Sie wird von Odessa an die sibirische Pazifikküste verschifft, die „ganze Stadt“ strömt herbei und feiert sie dabei als Heldin. Das Ziel ist die Strafkolonie der Insel Sachalin, die Anton Tschechow in einer Erzählung als „Russlands Schreckensinsel“ bezeichnet. Der Schriftsteller trifft 1890 auch tatsächlich vor Ort Russlands berühmteste Diebin und beschreibt dies ausführlich in seinem Reisebericht. Sie kann, wie nicht anders zu erwarten, auch aus dieser Gefangenschaft entlaufen. Ganze drei Mal gelingt ihr die Flucht, jedoch weitab von zu Hause und fern von Beziehungen und Netzwerken ist es ein Leichtes, sie wieder festzusetzen. Zur Strafe wird sie überhart behandelt und ausgepeitscht, danach für fast drei Jahre in Einzelhaft und Ketten festgehalten.
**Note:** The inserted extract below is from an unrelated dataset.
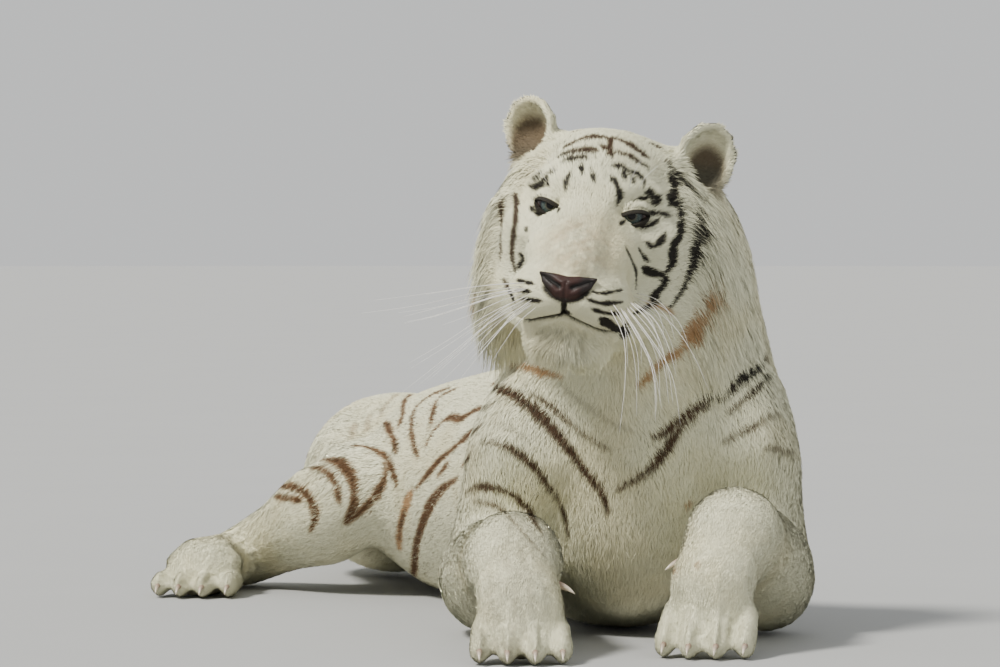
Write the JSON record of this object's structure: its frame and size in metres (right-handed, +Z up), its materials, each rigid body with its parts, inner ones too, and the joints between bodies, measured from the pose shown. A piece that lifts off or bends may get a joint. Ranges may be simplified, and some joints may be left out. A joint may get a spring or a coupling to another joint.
{
  "type": "white tiger",
  "caption": "Life-size still model of an adult white tiger lying on its front, head up and turned a little to its right, forelegs stretched out, tail curled round behind.",
  "frame": {"origin": "centre of the bounding box in plan, on the floor plane", "axes": "+Z up; -Y the way the tiger lies facing, +Y towards its tail; -X its right side"},
  "size_m": [0.9286, 1.9458, 0.7073],
  "materials": {
    "coat": "short cream-white fur with dark brown stripes, longer on the ruff and belly",
    "eye": "wet, pale blue-grey iris with a round dark pupil",
    "nose_leather": "bare, finely pebbled, slightly moist",
    "claw": "smooth horn, paler to the point"
  },
  "bodies": {
    "root": {"head": "coat", "neck": "coat", "chest": "coat", "abdomen": "coat", "pelvis": "coat", "tail_root": "coat", "tail_middle": "coat", "tail_tip": "coat", "nose": "nose_leather", "eye_right": "eye", "ear_right": "coat", "upper_arm_right": "coat", "forearm_right": "coat", "paw_right": "coat", "thigh_right": "coat", "shank_right": "coat", "foot_right": "coat", "dewclaw_right": "claw", "toe_right_fore_1": "coat", "claw_right_fore_1": "claw", "toe_right_fore_2": "coat", "claw_right_fore_2": "claw", "toe_right_fore_3": "coat", "claw_right_fore_3": "claw", "toe_right_fore_4": "coat", "claw_right_fore_4": "claw", "toe_right_hind_1": "coat", "claw_right_hind_1": "claw", "toe_right_hind_2": "coat", "claw_right_hind_2": "claw", "toe_right_hind_3": "coat", "claw_right_hind_3": "claw", "toe_right_hind_4": "coat", "claw_right_hind_4": "claw", "eye_left": "eye", "ear_left": "coat", "upper_arm_left": "coat", "forearm_left": "coat", "paw_left": "coat", "thigh_left": "coat", "shank_left": "coat", "foot_left": "coat", "dewclaw_left": "claw", "toe_left_fore_1": "coat", "claw_left_fore_1": "claw", "toe_left_fore_2": "coat", "claw_left_fore_2": "claw", "toe_left_fore_3": "coat", "claw_left_fore_3": "claw", "toe_left_fore_4": "coat", "claw_left_fore_4": "claw", "toe_left_hind_1": "coat", "claw_left_hind_1": "claw", "toe_left_hind_2": "coat", "claw_left_hind_2": "claw", "toe_left_hind_3": "coat", "claw_left_hind_3": "claw", "toe_left_hind_4": "coat", "claw_left_hind_4": "claw"}
  },
  "joints": []
}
All dies ist ihrer Gesundheit natürlich abträglich, Son’ka ist bald ein von Misshandlungen und Schmerzen geplagtes Wrack. Ihre beiden Töchter, die sie von all ihrem Treiben fern gehalten und denen sie beste Ausbildungen in Paris zukommen hat lassen, sagen sich Jahre zuvor bereits von ihr los. Seelisch quälen sie auch die von ihr in diesem Zustand gemachten Fotografien, die als Postkarten vervielfältigt und an Vorbeireisende verkauft werden. Gebrochen, erniedrigt und geschunden stirbt 1902 jene Frau, die zu Lebzeiten ganz Russland mit ihren Gaunereien unterhalten hat. Sie wird auf Sachalin beigesetzt.
Erstaunlicherweise existiert jedoch am Moskauer Wagankowski Friedhof eine Statue mit einem Frauenkörper, jedoch ohne Kopf. Auf dem Grabstein steht „Bluvshtein“. Heutzutage ist es eine Pilgerstätte angehender Diebe geworden. Graffitis mit passenden Sprüchen wie „Lass mich ein guter Dieb werden“ säumen den Beton. Für die Langfinger Russlands ist es Brauch und Ritual geworden, sich durch die Berührung mit dem vermeintlichen Grabstein der legendären Vorgängerin Glück und Schutz zu holen. Die „Goldene“ ist sozusagen nun auch eine „Heilige“ geworden.